Locate each line below that includes "this" and reproduce it.

Start

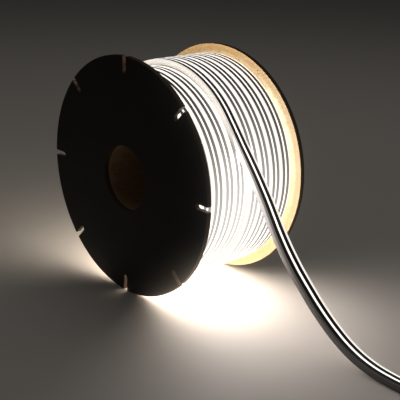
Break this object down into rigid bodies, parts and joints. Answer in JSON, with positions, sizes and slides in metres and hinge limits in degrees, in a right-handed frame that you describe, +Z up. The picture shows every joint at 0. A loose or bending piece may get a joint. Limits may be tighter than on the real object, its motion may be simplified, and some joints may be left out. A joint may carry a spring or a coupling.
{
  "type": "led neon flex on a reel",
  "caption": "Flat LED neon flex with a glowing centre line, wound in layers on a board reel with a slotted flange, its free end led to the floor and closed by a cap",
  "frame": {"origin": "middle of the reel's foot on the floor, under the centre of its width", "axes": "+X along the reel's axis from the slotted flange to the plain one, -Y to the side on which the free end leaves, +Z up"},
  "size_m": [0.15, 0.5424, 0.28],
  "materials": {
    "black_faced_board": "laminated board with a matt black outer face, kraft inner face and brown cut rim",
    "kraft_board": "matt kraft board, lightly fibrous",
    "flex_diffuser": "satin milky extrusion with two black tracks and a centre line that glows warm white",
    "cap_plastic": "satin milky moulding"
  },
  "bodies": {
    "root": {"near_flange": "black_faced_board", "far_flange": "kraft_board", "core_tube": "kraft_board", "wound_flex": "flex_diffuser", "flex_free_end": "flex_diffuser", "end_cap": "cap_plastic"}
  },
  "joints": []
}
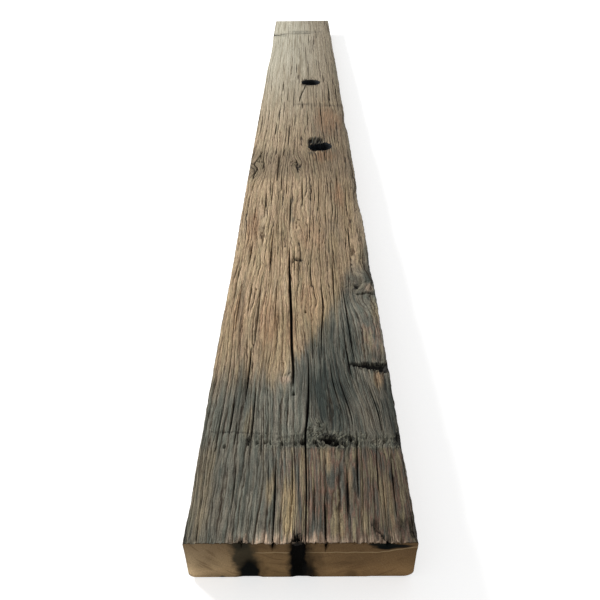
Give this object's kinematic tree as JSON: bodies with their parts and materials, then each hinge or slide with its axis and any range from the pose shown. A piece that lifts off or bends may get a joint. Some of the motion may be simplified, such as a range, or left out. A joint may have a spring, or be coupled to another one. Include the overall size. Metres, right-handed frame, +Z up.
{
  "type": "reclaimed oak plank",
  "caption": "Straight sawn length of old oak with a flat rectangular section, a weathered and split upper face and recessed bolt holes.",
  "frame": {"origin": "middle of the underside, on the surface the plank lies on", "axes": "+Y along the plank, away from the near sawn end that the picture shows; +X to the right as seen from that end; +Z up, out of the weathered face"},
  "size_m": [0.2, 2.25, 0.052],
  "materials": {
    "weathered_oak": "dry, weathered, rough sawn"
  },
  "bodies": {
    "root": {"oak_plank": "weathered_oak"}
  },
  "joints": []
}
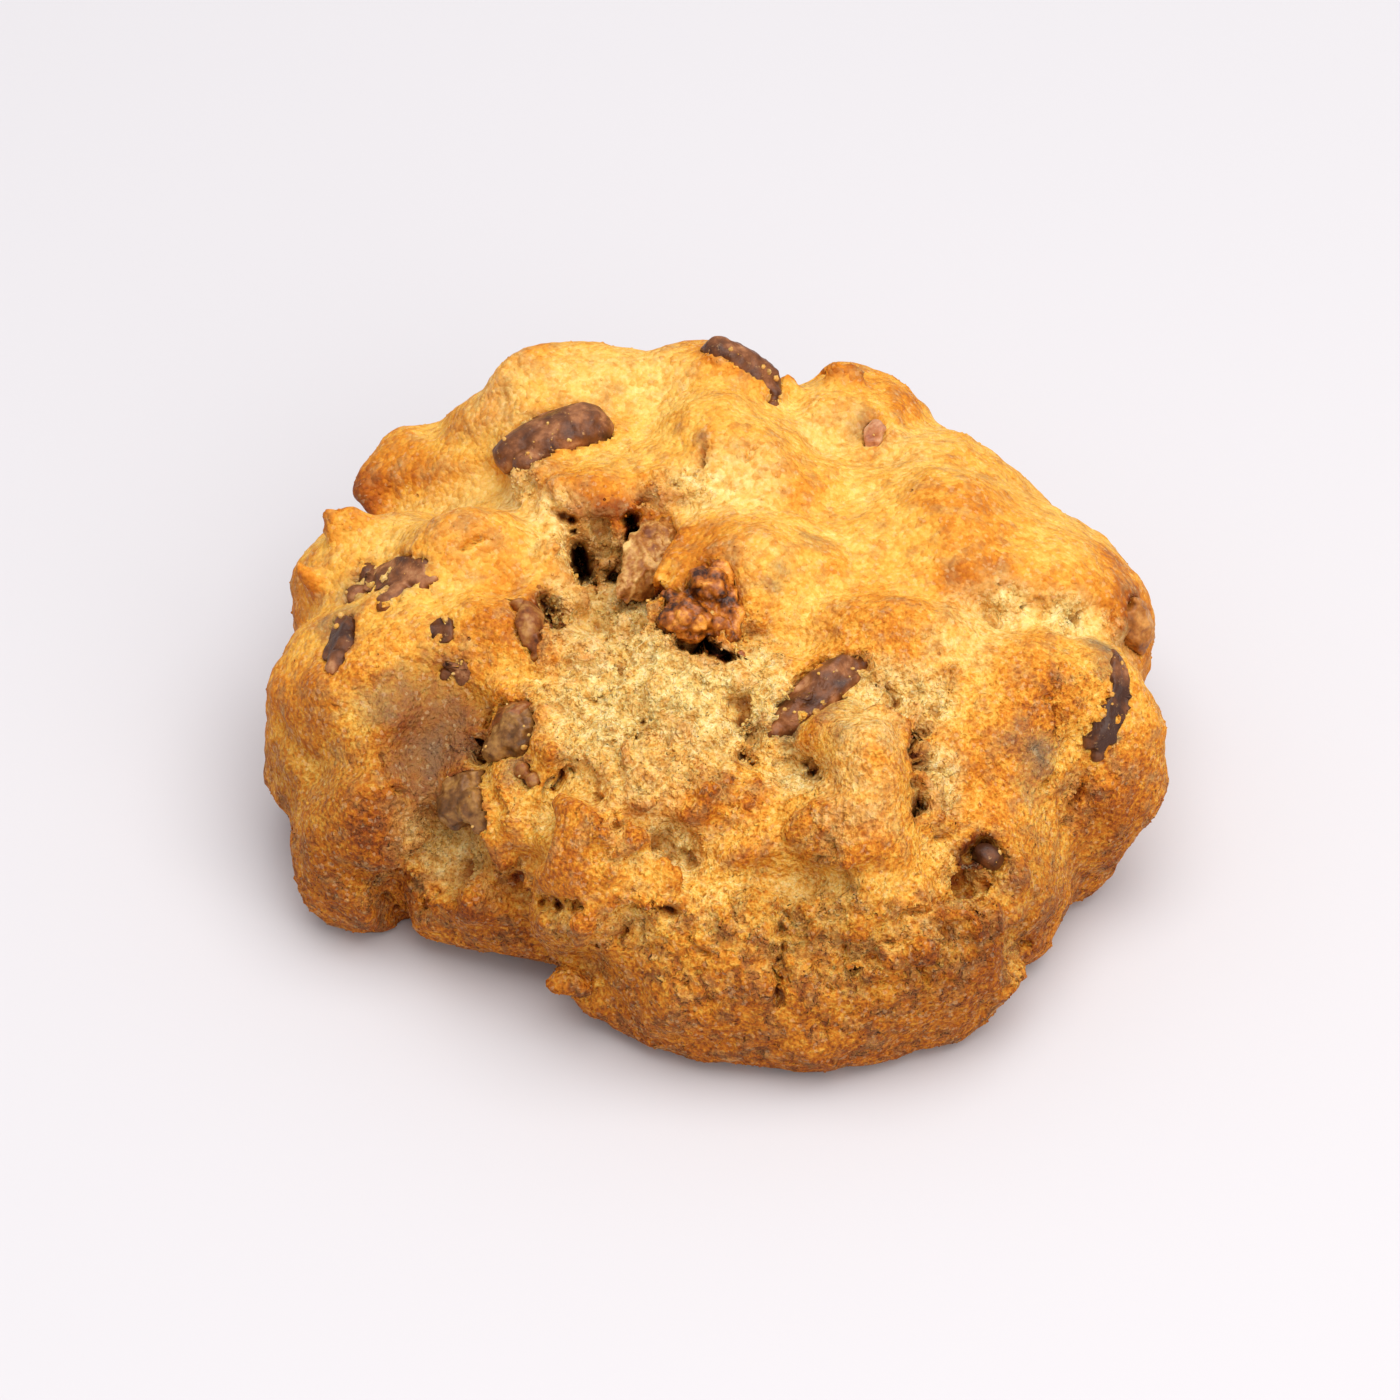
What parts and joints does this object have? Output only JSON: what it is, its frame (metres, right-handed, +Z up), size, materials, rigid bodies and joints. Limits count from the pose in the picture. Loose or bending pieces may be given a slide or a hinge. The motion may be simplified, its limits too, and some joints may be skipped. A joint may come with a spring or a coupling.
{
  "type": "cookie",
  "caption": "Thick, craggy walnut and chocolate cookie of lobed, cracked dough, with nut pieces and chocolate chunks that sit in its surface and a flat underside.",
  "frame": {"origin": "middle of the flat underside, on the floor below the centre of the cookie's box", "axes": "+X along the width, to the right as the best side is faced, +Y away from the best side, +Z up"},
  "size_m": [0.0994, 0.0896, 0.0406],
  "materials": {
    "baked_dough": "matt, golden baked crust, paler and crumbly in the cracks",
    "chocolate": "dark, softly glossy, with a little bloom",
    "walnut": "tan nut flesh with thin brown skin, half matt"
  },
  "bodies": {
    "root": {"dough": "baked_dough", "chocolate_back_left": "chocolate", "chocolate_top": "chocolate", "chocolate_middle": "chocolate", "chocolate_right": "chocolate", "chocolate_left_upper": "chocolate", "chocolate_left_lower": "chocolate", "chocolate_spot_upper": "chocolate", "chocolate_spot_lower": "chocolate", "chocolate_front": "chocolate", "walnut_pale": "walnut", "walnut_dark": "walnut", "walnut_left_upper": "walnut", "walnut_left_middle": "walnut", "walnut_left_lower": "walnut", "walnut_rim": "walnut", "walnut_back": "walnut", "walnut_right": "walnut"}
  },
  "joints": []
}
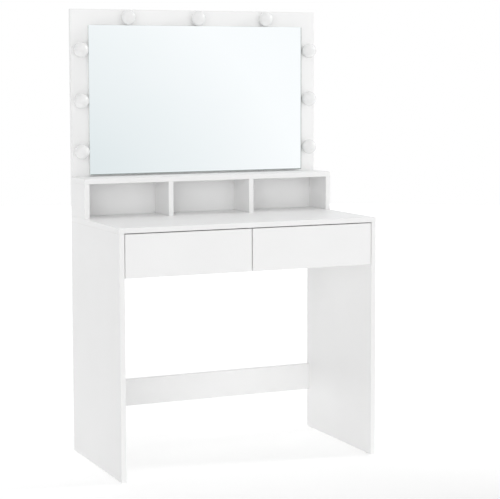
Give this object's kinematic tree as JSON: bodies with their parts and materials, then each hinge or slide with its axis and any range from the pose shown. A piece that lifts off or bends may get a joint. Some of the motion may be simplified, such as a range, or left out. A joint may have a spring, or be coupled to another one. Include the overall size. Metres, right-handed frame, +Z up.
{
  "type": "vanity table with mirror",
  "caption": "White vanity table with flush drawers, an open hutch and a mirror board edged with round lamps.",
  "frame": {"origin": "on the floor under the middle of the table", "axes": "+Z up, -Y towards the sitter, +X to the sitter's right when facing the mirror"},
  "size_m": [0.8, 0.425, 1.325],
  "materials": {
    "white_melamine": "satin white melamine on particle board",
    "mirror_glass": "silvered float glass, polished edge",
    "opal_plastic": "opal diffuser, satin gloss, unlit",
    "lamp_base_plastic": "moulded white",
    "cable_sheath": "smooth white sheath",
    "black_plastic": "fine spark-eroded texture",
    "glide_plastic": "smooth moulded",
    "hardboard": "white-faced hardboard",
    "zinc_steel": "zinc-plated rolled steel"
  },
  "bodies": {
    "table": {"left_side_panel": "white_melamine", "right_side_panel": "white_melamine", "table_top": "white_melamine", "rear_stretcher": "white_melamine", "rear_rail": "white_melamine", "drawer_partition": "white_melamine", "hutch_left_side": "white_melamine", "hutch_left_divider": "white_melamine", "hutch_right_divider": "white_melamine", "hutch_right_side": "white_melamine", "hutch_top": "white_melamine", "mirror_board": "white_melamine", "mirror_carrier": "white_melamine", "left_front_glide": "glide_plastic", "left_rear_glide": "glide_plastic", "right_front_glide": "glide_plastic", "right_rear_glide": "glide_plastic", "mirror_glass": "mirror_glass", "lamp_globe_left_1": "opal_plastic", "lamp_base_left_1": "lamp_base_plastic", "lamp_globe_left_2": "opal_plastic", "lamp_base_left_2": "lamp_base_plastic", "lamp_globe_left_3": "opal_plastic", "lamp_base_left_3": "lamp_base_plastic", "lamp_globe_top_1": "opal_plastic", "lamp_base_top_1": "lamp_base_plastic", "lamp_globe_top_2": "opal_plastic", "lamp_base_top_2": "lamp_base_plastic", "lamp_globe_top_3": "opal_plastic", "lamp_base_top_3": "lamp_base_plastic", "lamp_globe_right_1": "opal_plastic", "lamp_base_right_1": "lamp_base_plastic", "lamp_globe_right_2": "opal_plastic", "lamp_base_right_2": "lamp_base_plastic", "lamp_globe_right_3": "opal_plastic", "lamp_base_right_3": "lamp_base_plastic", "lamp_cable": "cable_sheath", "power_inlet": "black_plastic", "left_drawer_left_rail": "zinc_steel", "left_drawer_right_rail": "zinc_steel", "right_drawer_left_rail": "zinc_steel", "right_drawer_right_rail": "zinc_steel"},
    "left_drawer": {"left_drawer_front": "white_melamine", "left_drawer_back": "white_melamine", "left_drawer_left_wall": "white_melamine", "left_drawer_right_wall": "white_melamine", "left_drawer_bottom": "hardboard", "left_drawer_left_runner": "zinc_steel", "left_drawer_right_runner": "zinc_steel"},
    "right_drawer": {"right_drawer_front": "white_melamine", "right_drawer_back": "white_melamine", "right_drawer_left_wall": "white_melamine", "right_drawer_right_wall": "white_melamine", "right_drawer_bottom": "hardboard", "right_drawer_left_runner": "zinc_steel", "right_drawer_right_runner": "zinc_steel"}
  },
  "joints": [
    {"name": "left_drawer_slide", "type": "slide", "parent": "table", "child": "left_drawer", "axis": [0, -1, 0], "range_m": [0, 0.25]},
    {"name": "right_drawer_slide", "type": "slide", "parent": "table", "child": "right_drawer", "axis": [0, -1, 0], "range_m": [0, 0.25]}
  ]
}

End

SOLVED EXERCISE:
Break this object down into rigid bodies, parts and joints. Answer in JSON, with positions, sizes and slides in metres and hinge limits in degrees, in a right-handed frame that you describe, +Z up. The picture shows every joint at 0. A loose or bending piece may get a joint. Limits may be tighter than on the real object, its motion may be simplified, and some joints may be left out. A joint may carry a spring or a coupling.
Give this object's kinematic tree as JSON: bodies with their parts and materials, then each hinge or slide with its axis and any range from the pose shown. A piece that lifts off or bends may get a joint. Some of the motion may be simplified, such as a range, or left out. A joint may have a spring, or be coupled to another one. Include the overall size. Metres, right-handed frame, +Z up.
What parts and joints does this object have? Output only JSON: what it is, its frame (metres, right-handed, +Z up), size, materials, rigid bodies and joints. Limits count from the pose in the picture. Loose or bending pieces may be given a slide or a hinge. The motion may be simplified, its limits too, and some joints may be skipped. A joint may come with a spring or a coupling.
Give this object's kinematic tree as JSON: bodies with their parts and materials, then each hinge or slide with its axis and any range from the pose shown. A piece that lifts off or bends may get a joint. Some of the motion may be simplified, such as a range, or left out. A joint may have a spring, or be coupled to another one. Include the overall size. Metres, right-handed frame, +Z up.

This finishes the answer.